Spain and Guitar go hand in hand and Granada is Spain’s centre for guitar production, its craftsmen renowned for their fine quality and precious woods. Walk down some of the narrow, back streets and you will see the craftsmen at work. After Granada, the main centres are Sevilla, Córdoba and Almería.

Gold and Silver

Traditional gold and silversmiths producing religious articles are to be found in the Granada area, the craftsmen drawing their inspiration from the city’s highly varied cultural and historical background.

Córdoba is the main centre for general gold and silver work, producing 60% of Spain’s jewellery. There are a huge number of tiny workshops, each producing their own unique designs and and using their own, special techniques.

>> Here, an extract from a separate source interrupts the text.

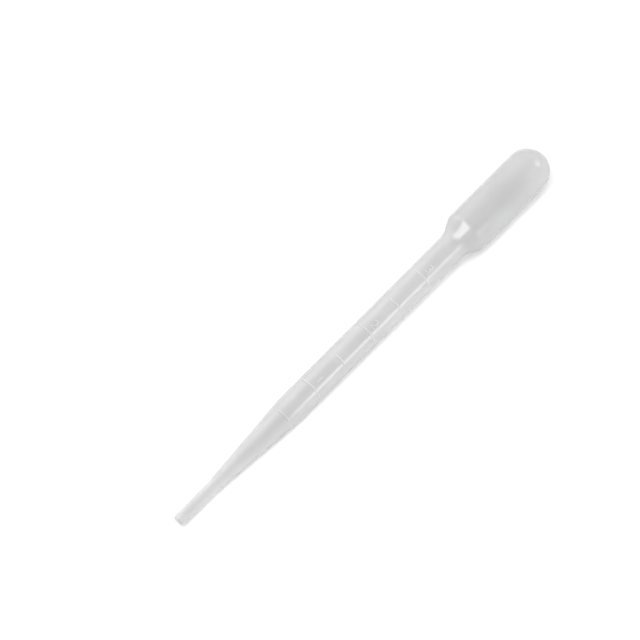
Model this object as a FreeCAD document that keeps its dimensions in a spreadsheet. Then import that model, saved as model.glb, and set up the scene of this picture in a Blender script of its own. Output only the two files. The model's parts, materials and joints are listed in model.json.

Metal crafts, especially iron forging and copper and brass work, are still much practiced in Andalucia. Decorative locks, grills for doors and windows, balcony railings, wall lamps and decorative gates abound in the province.

Household items, both decorative and functional, are generally crafted in brass, tin, copper and bronze.

In Granada, metalwork techniques date back to the Moorish period, and this can be seen in the work of the city’s boilermakers, blacksmiths and tinsmiths. Unusual and highly decorative lamps are a speciality of the area.

Lucena, in the province of Córdoba, is probably the leading centre for metalwork in Spain, with Sevilla also highly regarded for its creative ironwork.


The use of hand-operated looms is becoming a thing of the past as modern technology takes over, but they do still exist in some of the more remote areas, being used to produce special articles for export purposes.

There is Grazalema in Cádiz province which produces wool blankets, and Almería, where coarsely woven rugs known as ‘jarapas’ are produced. In Málaga, the Madraza factory is well-known for traditional carpets, tapestry and other decorative textiles, where motifs from the 17th and 18th centuries are used.

Granada is famous for its intricate embroidery, as well as carpet and tapestry weaving. The Alpujarra region is famous for the weaving of Moorish-style rugs, wall-hangings and a fabric known as ‘alpujarreño’, which is widely used for curtains and upholstery. Andalucia in general is also famous for its hand-embroidered flamenco dresses and finely embroidered silk shawls known as ‘mantón de Manila’.


High quality glassware has been produced in Almeria since the 13th century and there is a very good workshop in the fishing village of Roquetas del Mar. In Málaga Province, delicate Moorish patterns are used and there is also production of stained glass windows.